▶ To do
The data below holds the lines to copy: everything from the line containing "const group = new THREE.Group();" to the line containing "depsgraph = bpy.context.evaluated_depsgraph_get()", both ends included, set down exactly.

▶ Material for the task
%%

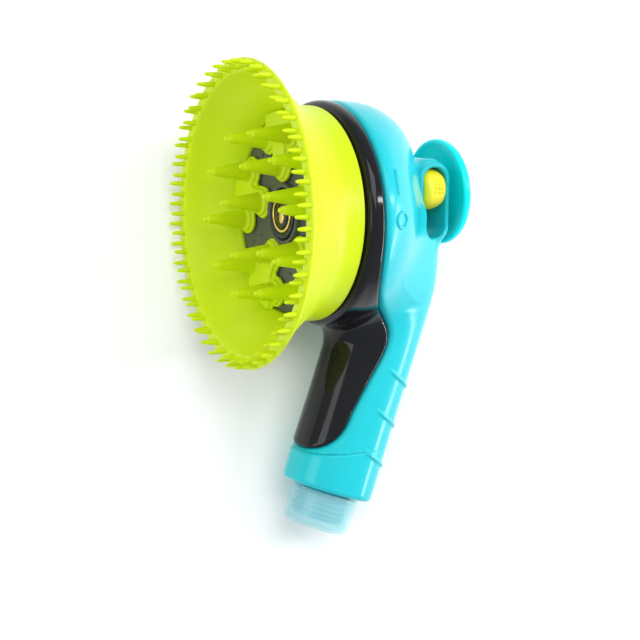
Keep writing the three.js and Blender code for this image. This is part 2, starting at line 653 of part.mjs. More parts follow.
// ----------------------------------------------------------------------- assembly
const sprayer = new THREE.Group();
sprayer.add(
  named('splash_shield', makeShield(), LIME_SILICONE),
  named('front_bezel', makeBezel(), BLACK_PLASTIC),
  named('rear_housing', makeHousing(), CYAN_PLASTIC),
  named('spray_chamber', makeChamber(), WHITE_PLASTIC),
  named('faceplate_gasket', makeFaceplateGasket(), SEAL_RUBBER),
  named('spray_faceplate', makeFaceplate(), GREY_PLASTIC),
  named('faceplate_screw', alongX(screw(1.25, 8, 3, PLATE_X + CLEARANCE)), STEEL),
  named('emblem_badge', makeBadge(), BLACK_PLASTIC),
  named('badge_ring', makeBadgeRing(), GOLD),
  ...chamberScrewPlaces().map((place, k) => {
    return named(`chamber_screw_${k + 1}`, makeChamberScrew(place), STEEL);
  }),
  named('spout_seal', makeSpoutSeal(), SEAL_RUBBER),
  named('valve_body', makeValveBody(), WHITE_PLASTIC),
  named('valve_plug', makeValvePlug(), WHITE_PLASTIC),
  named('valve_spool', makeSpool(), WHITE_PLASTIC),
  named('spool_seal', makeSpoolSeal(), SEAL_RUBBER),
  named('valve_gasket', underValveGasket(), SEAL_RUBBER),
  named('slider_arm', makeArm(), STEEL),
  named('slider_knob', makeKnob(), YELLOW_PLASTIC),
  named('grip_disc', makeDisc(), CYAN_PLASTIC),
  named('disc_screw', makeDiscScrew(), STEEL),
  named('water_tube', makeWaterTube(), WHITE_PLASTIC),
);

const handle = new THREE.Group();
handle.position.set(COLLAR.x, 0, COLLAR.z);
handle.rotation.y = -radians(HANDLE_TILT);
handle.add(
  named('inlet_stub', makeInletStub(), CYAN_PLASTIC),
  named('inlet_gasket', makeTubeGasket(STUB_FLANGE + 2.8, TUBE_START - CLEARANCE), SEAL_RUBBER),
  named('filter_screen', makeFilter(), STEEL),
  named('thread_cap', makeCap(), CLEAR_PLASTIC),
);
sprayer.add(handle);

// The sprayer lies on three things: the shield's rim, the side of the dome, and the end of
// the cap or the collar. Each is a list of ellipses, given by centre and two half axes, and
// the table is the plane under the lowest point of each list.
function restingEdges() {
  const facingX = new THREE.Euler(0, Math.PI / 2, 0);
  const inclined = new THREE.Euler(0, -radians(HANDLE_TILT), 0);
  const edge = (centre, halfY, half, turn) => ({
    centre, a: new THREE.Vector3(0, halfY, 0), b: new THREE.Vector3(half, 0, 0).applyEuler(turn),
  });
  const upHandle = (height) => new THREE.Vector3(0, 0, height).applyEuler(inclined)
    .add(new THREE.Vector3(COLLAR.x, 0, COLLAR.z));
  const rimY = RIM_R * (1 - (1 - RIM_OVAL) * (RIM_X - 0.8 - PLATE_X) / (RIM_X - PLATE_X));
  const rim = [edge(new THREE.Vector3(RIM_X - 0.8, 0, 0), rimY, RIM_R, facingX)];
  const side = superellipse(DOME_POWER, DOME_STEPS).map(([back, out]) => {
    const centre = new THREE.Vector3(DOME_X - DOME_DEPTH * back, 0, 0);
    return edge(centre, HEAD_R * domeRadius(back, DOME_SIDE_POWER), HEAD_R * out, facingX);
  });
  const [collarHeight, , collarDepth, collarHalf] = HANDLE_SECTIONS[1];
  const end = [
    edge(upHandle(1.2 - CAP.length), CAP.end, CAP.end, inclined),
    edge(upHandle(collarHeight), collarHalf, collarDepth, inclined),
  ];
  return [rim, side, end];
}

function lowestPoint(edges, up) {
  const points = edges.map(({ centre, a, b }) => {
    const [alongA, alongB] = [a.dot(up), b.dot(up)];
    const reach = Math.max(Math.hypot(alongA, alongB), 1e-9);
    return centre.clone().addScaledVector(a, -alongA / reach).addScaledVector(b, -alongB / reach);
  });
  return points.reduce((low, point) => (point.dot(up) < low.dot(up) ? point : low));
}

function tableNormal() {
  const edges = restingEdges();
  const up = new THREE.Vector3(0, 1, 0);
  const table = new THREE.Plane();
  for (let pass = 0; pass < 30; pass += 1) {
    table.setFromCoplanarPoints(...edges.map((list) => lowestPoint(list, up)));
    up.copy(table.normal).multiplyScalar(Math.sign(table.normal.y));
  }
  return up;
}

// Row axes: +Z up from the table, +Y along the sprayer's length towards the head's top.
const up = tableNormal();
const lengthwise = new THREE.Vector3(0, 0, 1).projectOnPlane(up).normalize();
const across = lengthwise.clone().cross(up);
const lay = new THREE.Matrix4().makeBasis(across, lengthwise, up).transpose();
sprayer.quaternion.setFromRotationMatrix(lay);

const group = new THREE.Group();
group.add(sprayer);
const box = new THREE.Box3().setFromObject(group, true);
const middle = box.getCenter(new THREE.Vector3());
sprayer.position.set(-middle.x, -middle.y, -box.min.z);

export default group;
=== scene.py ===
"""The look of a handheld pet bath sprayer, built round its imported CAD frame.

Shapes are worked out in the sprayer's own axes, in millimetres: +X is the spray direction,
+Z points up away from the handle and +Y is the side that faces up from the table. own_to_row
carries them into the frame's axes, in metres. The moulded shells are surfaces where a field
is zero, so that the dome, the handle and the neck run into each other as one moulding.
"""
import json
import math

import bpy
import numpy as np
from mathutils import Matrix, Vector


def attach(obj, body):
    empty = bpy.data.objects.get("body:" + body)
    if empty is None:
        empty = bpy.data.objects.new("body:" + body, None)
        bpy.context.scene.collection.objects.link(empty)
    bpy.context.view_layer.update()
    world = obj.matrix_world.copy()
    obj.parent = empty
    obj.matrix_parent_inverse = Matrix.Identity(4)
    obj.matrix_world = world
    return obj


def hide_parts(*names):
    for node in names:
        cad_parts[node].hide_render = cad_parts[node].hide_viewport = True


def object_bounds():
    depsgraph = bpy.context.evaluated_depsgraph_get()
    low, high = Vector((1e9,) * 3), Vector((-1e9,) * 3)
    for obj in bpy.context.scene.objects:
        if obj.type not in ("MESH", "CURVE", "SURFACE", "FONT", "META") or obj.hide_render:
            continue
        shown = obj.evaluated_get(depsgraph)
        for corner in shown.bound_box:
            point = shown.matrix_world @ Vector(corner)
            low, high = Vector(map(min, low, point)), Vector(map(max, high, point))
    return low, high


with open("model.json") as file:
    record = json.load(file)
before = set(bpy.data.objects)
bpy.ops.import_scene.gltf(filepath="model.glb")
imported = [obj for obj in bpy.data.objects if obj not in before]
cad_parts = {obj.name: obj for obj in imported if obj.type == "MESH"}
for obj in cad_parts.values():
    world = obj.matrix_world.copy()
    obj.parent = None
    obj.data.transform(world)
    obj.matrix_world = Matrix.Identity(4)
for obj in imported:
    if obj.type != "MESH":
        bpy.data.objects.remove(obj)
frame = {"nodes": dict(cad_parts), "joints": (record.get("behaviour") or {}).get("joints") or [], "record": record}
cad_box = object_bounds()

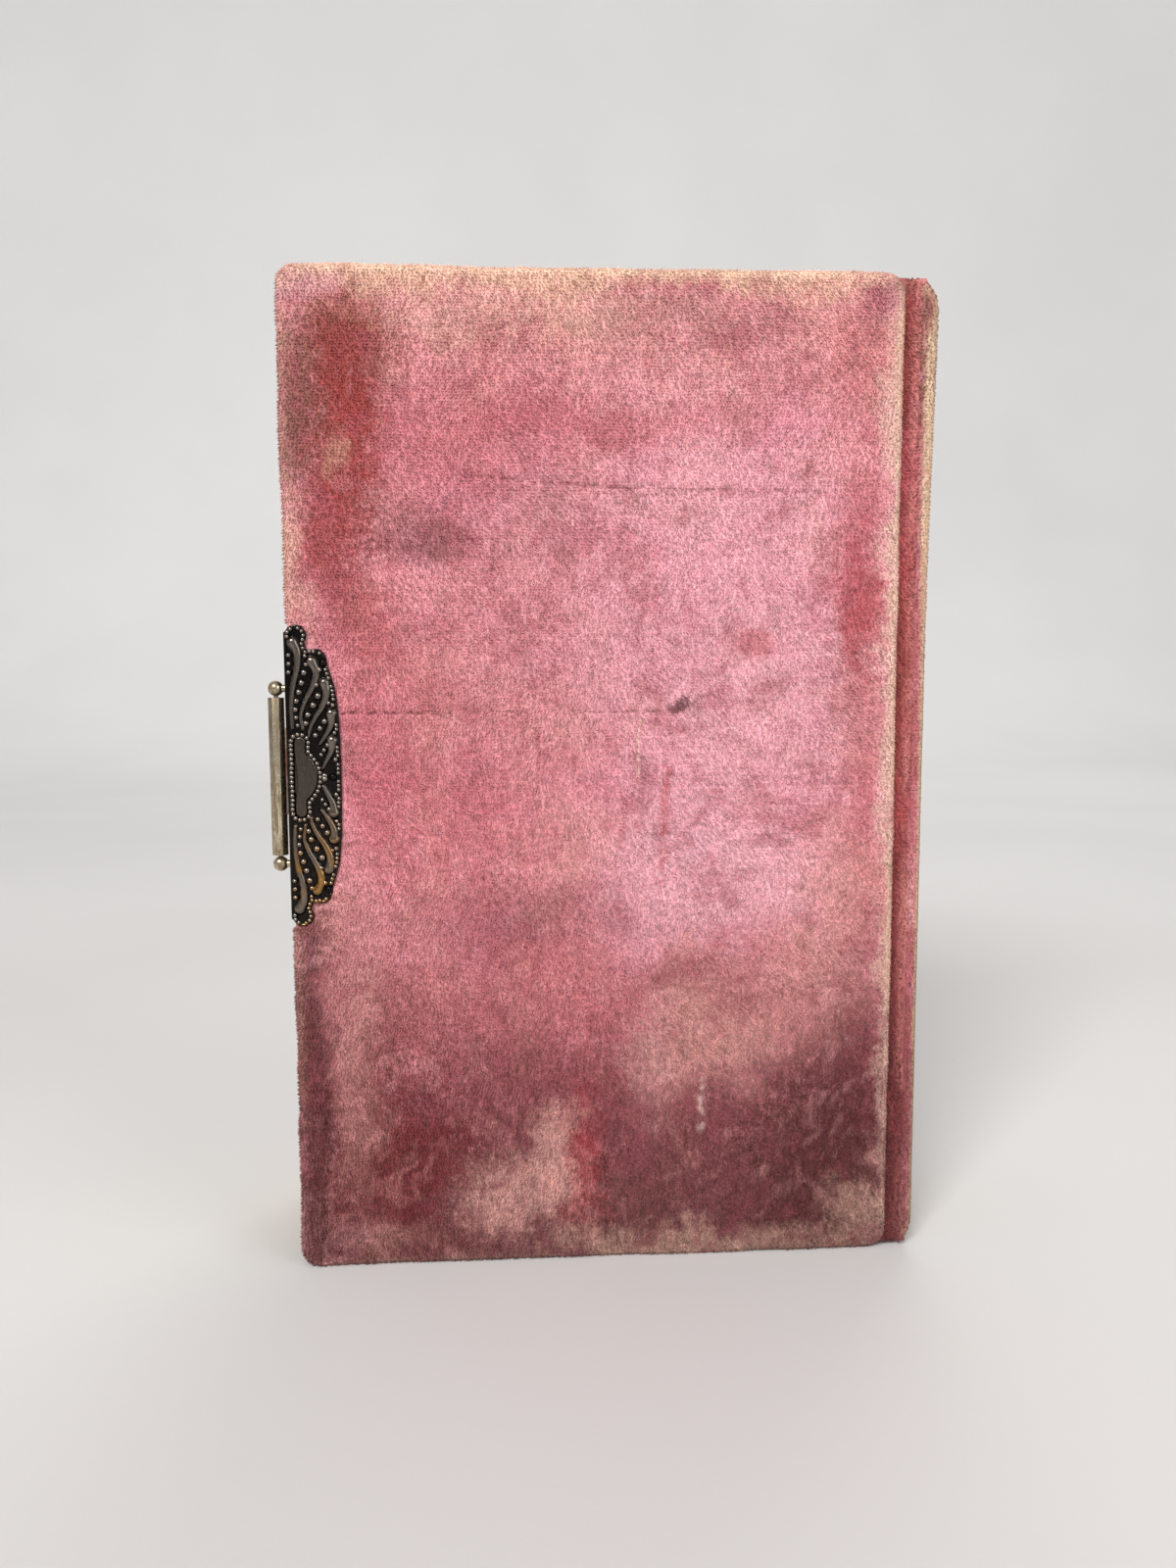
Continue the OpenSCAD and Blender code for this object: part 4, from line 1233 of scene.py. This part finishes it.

%%

▶ Solution for this task
const group = new THREE.Group();
group.add(sprayer);
const box = new THREE.Box3().setFromObject(group, true);
const middle = box.getCenter(new THREE.Vector3());
sprayer.position.set(-middle.x, -middle.y, -box.min.z);

export default group;
=== scene.py ===
"""The look of a handheld pet bath sprayer, built round its imported CAD frame.

Shapes are worked out in the sprayer's own axes, in millimetres: +X is the spray direction,
+Z points up away from the handle and +Y is the side that faces up from the table. own_to_row
carries them into the frame's axes, in metres. The moulded shells are surfaces where a field
is zero, so that the dome, the handle and the neck run into each other as one moulding.
"""
import json
import math

import bpy
import numpy as np
from mathutils import Matrix, Vector


def attach(obj, body):
    empty = bpy.data.objects.get("body:" + body)
    if empty is None:
        empty = bpy.data.objects.new("body:" + body, None)
        bpy.context.scene.collection.objects.link(empty)
    bpy.context.view_layer.update()
    world = obj.matrix_world.copy()
    obj.parent = empty
    obj.matrix_parent_inverse = Matrix.Identity(4)
    obj.matrix_world = world
    return obj


def hide_parts(*names):
    for node in names:
        cad_parts[node].hide_render = cad_parts[node].hide_viewport = True


def object_bounds():
    depsgraph = bpy.context.evaluated_depsgraph_get()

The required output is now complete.